Task prompt
Which lines below fall between the one containing "return rounded(section, (groove_centre" and the one containing "bpy.context.view_layer.update()"? Repeat them exactly, counting both of those lines, and add nothing else.

Records from a data source
--

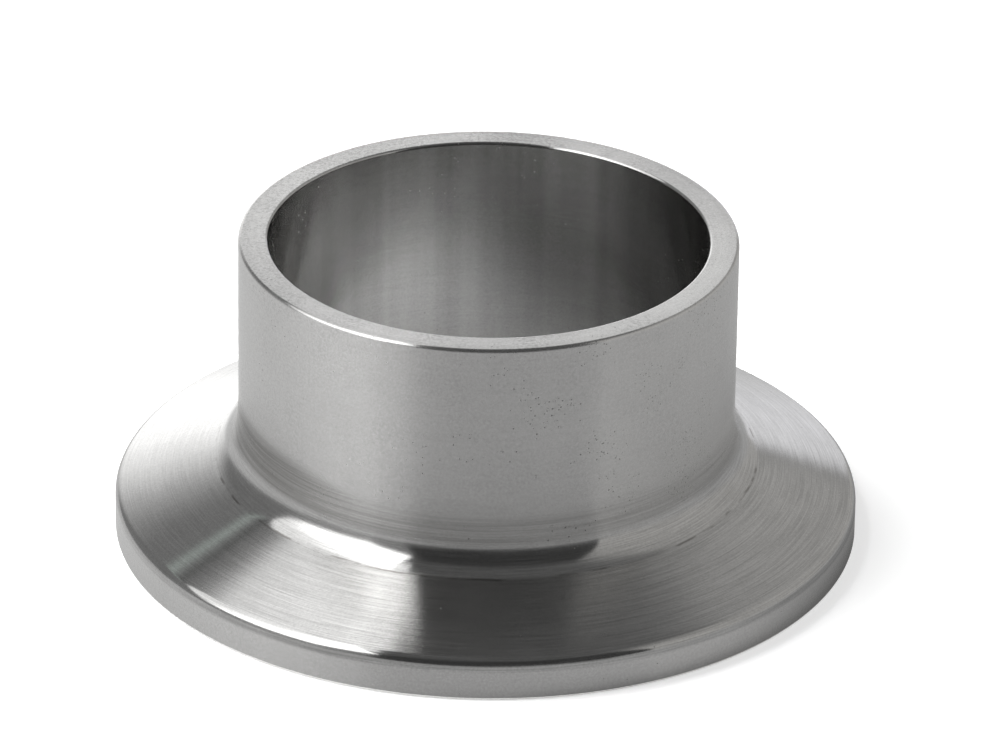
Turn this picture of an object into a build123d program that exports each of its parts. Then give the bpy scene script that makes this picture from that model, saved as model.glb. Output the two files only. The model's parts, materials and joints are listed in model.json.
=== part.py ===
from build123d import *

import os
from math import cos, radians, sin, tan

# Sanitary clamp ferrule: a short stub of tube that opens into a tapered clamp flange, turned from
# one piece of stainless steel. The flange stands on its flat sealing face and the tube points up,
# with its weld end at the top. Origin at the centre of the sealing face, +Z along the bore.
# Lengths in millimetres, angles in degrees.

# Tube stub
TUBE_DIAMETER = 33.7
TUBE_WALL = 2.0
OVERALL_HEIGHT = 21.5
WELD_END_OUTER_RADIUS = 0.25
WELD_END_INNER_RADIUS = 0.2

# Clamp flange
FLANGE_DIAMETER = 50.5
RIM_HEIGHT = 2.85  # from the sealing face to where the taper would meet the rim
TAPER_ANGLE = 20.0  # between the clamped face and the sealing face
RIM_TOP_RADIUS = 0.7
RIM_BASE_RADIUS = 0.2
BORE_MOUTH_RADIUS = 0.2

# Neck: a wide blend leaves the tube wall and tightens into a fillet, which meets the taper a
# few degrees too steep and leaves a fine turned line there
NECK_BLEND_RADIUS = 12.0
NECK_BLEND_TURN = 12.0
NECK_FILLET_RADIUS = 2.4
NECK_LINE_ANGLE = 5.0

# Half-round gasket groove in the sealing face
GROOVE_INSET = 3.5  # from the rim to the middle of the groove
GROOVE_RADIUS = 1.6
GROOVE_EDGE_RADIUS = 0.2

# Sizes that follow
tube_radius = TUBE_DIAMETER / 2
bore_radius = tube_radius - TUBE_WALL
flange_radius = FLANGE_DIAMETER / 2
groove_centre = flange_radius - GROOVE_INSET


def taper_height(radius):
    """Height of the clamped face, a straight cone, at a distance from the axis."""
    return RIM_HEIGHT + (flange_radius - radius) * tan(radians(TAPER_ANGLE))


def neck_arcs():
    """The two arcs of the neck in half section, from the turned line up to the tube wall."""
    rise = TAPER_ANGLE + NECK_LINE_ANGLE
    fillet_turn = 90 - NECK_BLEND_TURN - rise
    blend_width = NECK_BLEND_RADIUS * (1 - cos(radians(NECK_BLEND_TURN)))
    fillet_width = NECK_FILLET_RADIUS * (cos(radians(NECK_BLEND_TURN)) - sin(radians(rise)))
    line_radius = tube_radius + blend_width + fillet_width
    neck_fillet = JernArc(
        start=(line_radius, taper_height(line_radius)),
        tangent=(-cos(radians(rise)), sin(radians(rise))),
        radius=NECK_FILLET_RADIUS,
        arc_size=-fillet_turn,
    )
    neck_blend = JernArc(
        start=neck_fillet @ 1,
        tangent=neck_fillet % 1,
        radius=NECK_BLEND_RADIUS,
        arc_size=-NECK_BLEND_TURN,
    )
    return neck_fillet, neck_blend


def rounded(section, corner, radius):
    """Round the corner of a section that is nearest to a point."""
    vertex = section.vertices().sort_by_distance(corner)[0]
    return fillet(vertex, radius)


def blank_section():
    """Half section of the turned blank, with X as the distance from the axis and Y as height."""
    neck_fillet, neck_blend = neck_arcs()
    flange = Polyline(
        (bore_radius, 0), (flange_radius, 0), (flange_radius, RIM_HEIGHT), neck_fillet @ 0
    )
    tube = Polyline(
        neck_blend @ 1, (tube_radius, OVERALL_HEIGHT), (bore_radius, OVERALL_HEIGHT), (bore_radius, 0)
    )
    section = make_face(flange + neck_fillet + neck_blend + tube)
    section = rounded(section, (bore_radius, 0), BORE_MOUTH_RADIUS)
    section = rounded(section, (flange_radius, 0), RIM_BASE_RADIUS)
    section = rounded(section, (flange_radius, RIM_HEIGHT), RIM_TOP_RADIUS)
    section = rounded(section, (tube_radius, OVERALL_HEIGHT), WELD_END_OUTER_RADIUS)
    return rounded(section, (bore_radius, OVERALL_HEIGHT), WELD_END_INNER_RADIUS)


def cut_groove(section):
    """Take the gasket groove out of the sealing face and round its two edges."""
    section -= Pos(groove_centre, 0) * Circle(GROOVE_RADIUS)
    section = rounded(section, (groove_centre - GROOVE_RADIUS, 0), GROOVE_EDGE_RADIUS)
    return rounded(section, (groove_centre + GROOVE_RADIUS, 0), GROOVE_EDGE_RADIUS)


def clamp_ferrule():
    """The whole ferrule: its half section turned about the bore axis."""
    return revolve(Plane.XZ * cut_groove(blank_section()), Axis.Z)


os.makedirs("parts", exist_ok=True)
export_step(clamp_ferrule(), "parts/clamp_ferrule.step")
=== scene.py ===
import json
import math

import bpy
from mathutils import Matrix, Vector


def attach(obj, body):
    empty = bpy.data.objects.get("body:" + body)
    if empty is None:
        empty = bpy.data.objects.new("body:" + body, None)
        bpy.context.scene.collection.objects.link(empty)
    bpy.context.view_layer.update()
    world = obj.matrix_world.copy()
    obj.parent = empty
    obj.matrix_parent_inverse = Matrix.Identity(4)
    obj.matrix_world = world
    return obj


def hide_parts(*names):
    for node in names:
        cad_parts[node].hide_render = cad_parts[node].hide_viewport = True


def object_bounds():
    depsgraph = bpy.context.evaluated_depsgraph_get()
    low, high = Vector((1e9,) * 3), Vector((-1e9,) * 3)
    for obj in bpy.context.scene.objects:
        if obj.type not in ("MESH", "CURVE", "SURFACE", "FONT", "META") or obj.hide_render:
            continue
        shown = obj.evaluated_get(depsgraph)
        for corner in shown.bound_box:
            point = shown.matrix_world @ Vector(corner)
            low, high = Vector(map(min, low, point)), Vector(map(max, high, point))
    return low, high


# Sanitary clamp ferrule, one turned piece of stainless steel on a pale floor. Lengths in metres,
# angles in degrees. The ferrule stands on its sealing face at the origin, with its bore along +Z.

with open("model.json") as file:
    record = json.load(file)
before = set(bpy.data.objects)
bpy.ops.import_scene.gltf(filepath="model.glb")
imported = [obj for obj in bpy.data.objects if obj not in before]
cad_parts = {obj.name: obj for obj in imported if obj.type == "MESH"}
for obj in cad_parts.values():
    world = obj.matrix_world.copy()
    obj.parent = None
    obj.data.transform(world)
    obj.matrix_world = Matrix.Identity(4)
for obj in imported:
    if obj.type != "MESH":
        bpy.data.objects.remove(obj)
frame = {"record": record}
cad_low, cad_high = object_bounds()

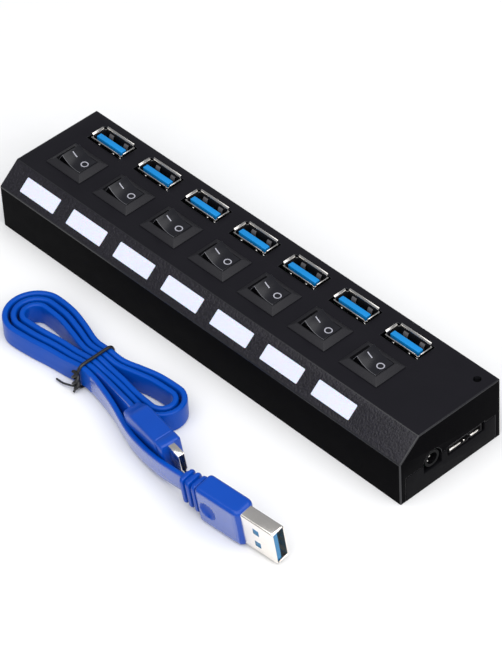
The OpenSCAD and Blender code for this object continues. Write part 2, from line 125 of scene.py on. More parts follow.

--

Result of the exercise
    return rounded(section, (groove_centre + GROOVE_RADIUS, 0), GROOVE_EDGE_RADIUS)


def clamp_ferrule():
    """The whole ferrule: its half section turned about the bore axis."""
    return revolve(Plane.XZ * cut_groove(blank_section()), Axis.Z)


os.makedirs("parts", exist_ok=True)
export_step(clamp_ferrule(), "parts/clamp_ferrule.step")
=== scene.py ===
import json
import math

import bpy
from mathutils import Matrix, Vector


def attach(obj, body):
    empty = bpy.data.objects.get("body:" + body)
    if empty is None:
        empty = bpy.data.objects.new("body:" + body, None)
        bpy.context.scene.collection.objects.link(empty)
    bpy.context.view_layer.update()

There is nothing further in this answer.